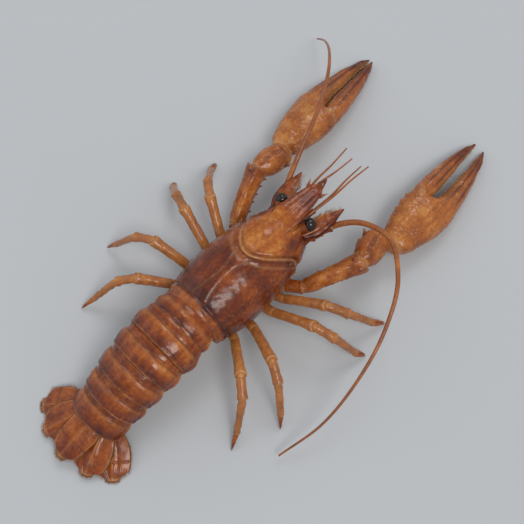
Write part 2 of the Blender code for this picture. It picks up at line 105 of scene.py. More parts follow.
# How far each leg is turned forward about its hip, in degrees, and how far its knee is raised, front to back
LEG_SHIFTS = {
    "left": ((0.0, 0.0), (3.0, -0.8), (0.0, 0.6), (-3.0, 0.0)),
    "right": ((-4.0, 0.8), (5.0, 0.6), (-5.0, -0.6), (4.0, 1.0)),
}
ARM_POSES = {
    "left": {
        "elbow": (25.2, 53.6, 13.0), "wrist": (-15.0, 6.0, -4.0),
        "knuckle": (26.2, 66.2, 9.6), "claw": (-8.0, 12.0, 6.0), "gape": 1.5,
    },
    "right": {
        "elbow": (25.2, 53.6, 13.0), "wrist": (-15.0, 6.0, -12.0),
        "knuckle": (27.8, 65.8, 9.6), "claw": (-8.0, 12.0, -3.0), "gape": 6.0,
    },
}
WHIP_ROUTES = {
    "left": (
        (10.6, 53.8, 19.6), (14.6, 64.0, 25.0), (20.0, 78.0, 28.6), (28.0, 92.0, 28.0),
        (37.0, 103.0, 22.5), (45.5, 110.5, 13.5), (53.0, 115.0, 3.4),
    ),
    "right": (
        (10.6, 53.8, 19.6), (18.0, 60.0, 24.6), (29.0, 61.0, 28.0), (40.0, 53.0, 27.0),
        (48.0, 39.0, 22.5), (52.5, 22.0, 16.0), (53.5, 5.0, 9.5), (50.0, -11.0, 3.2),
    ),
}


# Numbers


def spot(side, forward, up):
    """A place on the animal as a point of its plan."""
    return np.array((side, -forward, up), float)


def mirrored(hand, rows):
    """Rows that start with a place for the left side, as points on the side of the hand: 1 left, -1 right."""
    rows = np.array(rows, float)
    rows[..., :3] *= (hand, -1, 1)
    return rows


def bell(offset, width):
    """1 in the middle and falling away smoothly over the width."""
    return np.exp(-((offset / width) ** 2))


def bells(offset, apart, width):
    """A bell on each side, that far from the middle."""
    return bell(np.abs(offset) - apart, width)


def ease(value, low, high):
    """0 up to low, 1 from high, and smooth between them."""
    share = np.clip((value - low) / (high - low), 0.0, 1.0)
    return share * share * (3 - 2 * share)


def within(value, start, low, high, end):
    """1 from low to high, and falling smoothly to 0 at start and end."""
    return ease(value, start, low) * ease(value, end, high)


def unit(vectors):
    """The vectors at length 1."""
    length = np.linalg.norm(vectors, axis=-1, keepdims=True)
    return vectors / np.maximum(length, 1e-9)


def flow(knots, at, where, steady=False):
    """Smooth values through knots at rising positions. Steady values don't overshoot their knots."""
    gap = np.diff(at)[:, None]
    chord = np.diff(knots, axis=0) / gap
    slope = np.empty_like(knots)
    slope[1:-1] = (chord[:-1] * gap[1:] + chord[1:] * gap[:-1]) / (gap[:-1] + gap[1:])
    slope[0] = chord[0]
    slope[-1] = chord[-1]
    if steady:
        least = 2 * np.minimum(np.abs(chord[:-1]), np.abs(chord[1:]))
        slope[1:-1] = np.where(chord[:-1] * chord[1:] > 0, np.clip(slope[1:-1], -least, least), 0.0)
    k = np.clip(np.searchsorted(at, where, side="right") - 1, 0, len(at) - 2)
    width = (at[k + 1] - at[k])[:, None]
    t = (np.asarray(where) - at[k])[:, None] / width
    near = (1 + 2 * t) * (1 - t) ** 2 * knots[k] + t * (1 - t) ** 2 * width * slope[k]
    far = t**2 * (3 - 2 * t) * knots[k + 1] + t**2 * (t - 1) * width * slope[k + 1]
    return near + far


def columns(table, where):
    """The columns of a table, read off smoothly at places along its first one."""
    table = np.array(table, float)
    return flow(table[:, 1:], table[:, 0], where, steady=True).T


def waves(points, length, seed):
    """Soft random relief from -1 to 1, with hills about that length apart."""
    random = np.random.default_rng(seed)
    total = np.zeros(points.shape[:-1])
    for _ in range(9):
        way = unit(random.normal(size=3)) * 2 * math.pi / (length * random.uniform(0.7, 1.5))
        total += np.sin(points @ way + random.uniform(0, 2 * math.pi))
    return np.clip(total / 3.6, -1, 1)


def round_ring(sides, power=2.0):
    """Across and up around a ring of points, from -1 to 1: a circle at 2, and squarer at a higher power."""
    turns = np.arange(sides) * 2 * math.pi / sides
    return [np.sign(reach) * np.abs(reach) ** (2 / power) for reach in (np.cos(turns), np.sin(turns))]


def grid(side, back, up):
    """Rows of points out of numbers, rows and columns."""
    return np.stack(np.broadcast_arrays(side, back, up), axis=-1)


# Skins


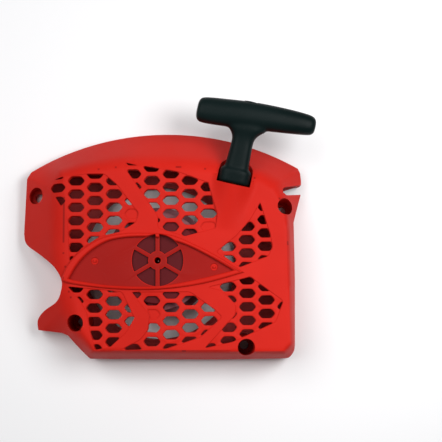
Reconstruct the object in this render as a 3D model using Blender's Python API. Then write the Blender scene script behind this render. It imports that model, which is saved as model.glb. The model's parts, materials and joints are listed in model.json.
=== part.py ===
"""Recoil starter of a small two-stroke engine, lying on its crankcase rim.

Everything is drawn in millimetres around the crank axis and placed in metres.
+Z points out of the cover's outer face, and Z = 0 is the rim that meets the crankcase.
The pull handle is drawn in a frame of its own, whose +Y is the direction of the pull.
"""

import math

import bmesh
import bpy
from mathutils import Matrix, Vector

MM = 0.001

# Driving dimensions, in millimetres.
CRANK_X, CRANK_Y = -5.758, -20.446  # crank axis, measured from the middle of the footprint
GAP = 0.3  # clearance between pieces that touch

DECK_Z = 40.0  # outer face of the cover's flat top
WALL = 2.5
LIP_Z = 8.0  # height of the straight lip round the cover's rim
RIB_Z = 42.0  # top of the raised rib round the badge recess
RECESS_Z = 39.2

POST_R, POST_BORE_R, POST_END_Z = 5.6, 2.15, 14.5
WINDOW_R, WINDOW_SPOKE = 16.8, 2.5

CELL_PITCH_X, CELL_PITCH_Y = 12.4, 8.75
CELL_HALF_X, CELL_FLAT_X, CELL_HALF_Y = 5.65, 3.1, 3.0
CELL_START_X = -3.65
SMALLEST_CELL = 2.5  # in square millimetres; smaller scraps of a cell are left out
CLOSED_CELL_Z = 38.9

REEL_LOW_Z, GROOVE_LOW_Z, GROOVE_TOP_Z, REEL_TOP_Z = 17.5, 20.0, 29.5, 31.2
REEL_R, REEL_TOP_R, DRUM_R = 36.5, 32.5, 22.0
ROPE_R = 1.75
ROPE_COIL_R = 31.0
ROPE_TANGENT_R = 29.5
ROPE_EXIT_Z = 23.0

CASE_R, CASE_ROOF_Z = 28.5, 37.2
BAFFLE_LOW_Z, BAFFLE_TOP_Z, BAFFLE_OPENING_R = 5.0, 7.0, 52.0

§

**Short task**. Word for word, extract all the records.

**Answer to this problem**.
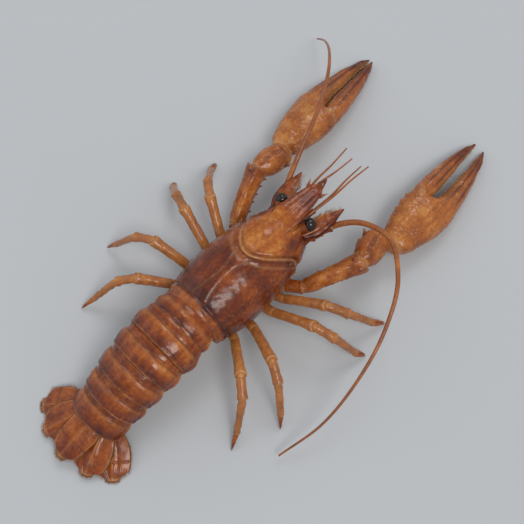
Write part 2 of the Blender code for this picture. It picks up at line 105 of scene.py. More parts follow.
# How far each leg is turned forward about its hip, in degrees, and how far its knee is raised, front to back
LEG_SHIFTS = {
    "left": ((0.0, 0.0), (3.0, -0.8), (0.0, 0.6), (-3.0, 0.0)),
    "right": ((-4.0, 0.8), (5.0, 0.6), (-5.0, -0.6), (4.0, 1.0)),
}
ARM_POSES = {
    "left": {
        "elbow": (25.2, 53.6, 13.0), "wrist": (-15.0, 6.0, -4.0),
        "knuckle": (26.2, 66.2, 9.6), "claw": (-8.0, 12.0, 6.0), "gape": 1.5,
    },
    "right": {
        "elbow": (25.2, 53.6, 13.0), "wrist": (-15.0, 6.0, -12.0),
        "knuckle": (27.8, 65.8, 9.6), "claw": (-8.0, 12.0, -3.0), "gape": 6.0,
    },
}
WHIP_ROUTES = {
    "left": (
        (10.6, 53.8, 19.6), (14.6, 64.0, 25.0), (20.0, 78.0, 28.6), (28.0, 92.0, 28.0),
        (37.0, 103.0, 22.5), (45.5, 110.5, 13.5), (53.0, 115.0, 3.4),
    ),
    "right": (
        (10.6, 53.8, 19.6), (18.0, 60.0, 24.6), (29.0, 61.0, 28.0), (40.0, 53.0, 27.0),
        (48.0, 39.0, 22.5), (52.5, 22.0, 16.0), (53.5, 5.0, 9.5), (50.0, -11.0, 3.2),
    ),
}


# Numbers


def spot(side, forward, up):
    """A place on the animal as a point of its plan."""
    return np.array((side, -forward, up), float)


def mirrored(hand, rows):
    """Rows that start with a place for the left side, as points on the side of the hand: 1 left, -1 right."""
    rows = np.array(rows, float)
    rows[..., :3] *= (hand, -1, 1)
    return rows


def bell(offset, width):
    """1 in the middle and falling away smoothly over the width."""
    return np.exp(-((offset / width) ** 2))


def bells(offset, apart, width):
    """A bell on each side, that far from the middle."""
    return bell(np.abs(offset) - apart, width)


def ease(value, low, high):
    """0 up to low, 1 from high, and smooth between them."""
    share = np.clip((value - low) / (high - low), 0.0, 1.0)
    return share * share * (3 - 2 * share)


def within(value, start, low, high, end):
    """1 from low to high, and falling smoothly to 0 at start and end."""
    return ease(value, start, low) * ease(value, end, high)


def unit(vectors):
    """The vectors at length 1."""
    length = np.linalg.norm(vectors, axis=-1, keepdims=True)
    return vectors / np.maximum(length, 1e-9)


def flow(knots, at, where, steady=False):
    """Smooth values through knots at rising positions. Steady values don't overshoot their knots."""
    gap = np.diff(at)[:, None]
    chord = np.diff(knots, axis=0) / gap
    slope = np.empty_like(knots)
    slope[1:-1] = (chord[:-1] * gap[1:] + chord[1:] * gap[:-1]) / (gap[:-1] + gap[1:])
    slope[0] = chord[0]
    slope[-1] = chord[-1]
    if steady:
        least = 2 * np.minimum(np.abs(chord[:-1]), np.abs(chord[1:]))
        slope[1:-1] = np.where(chord[:-1] * chord[1:] > 0, np.clip(slope[1:-1], -least, least), 0.0)
    k = np.clip(np.searchsorted(at, where, side="right") - 1, 0, len(at) - 2)
    width = (at[k + 1] - at[k])[:, None]
    t = (np.asarray(where) - at[k])[:, None] / width
    near = (1 + 2 * t) * (1 - t) ** 2 * knots[k] + t * (1 - t) ** 2 * width * slope[k]
    far = t**2 * (3 - 2 * t) * knots[k + 1] + t**2 * (t - 1) * width * slope[k + 1]
    return near + far


def columns(table, where):
    """The columns of a table, read off smoothly at places along its first one."""
    table = np.array(table, float)
    return flow(table[:, 1:], table[:, 0], where, steady=True).T


def waves(points, length, seed):
    """Soft random relief from -1 to 1, with hills about that length apart."""
    random = np.random.default_rng(seed)
    total = np.zeros(points.shape[:-1])
    for _ in range(9):
        way = unit(random.normal(size=3)) * 2 * math.pi / (length * random.uniform(0.7, 1.5))
        total += np.sin(points @ way + random.uniform(0, 2 * math.pi))
    return np.clip(total / 3.6, -1, 1)


def round_ring(sides, power=2.0):
    """Across and up around a ring of points, from -1 to 1: a circle at 2, and squarer at a higher power."""
    turns = np.arange(sides) * 2 * math.pi / sides
    return [np.sign(reach) * np.abs(reach) ** (2 / power) for reach in (np.cos(turns), np.sin(turns))]


def grid(side, back, up):
    """Rows of points out of numbers, rows and columns."""
    return np.stack(np.broadcast_arrays(side, back, up), axis=-1)


# Skins


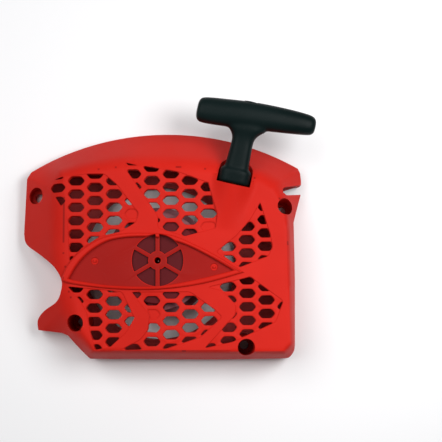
Reconstruct the object in this render as a 3D model using Blender's Python API. Then write the Blender scene script behind this render. It imports that model, which is saved as model.glb. The model's parts, materials and joints are listed in model.json.
=== part.py ===
"""Recoil starter of a small two-stroke engine, lying on its crankcase rim.

Everything is drawn in millimetres around the crank axis and placed in metres.
+Z points out of the cover's outer face, and Z = 0 is the rim that meets the crankcase.
The pull handle is drawn in a frame of its own, whose +Y is the direction of the pull.
"""

import math

import bmesh
import bpy
from mathutils import Matrix, Vector

MM = 0.001

# Driving dimensions, in millimetres.
CRANK_X, CRANK_Y = -5.758, -20.446  # crank axis, measured from the middle of the footprint
GAP = 0.3  # clearance between pieces that touch

DECK_Z = 40.0  # outer face of the cover's flat top
WALL = 2.5
LIP_Z = 8.0  # height of the straight lip round the cover's rim
RIB_Z = 42.0  # top of the raised rib round the badge recess
RECESS_Z = 39.2

POST_R, POST_BORE_R, POST_END_Z = 5.6, 2.15, 14.5
WINDOW_R, WINDOW_SPOKE = 16.8, 2.5

CELL_PITCH_X, CELL_PITCH_Y = 12.4, 8.75
CELL_HALF_X, CELL_FLAT_X, CELL_HALF_Y = 5.65, 3.1, 3.0
CELL_START_X = -3.65
SMALLEST_CELL = 2.5  # in square millimetres; smaller scraps of a cell are left out
CLOSED_CELL_Z = 38.9

REEL_LOW_Z, GROOVE_LOW_Z, GROOVE_TOP_Z, REEL_TOP_Z = 17.5, 20.0, 29.5, 31.2
REEL_R, REEL_TOP_R, DRUM_R = 36.5, 32.5, 22.0
ROPE_R = 1.75
ROPE_COIL_R = 31.0
ROPE_TANGENT_R = 29.5
ROPE_EXIT_Z = 23.0

CASE_R, CASE_ROOF_Z = 28.5, 37.2
BAFFLE_LOW_Z, BAFFLE_TOP_Z, BAFFLE_OPENING_R = 5.0, 7.0, 52.0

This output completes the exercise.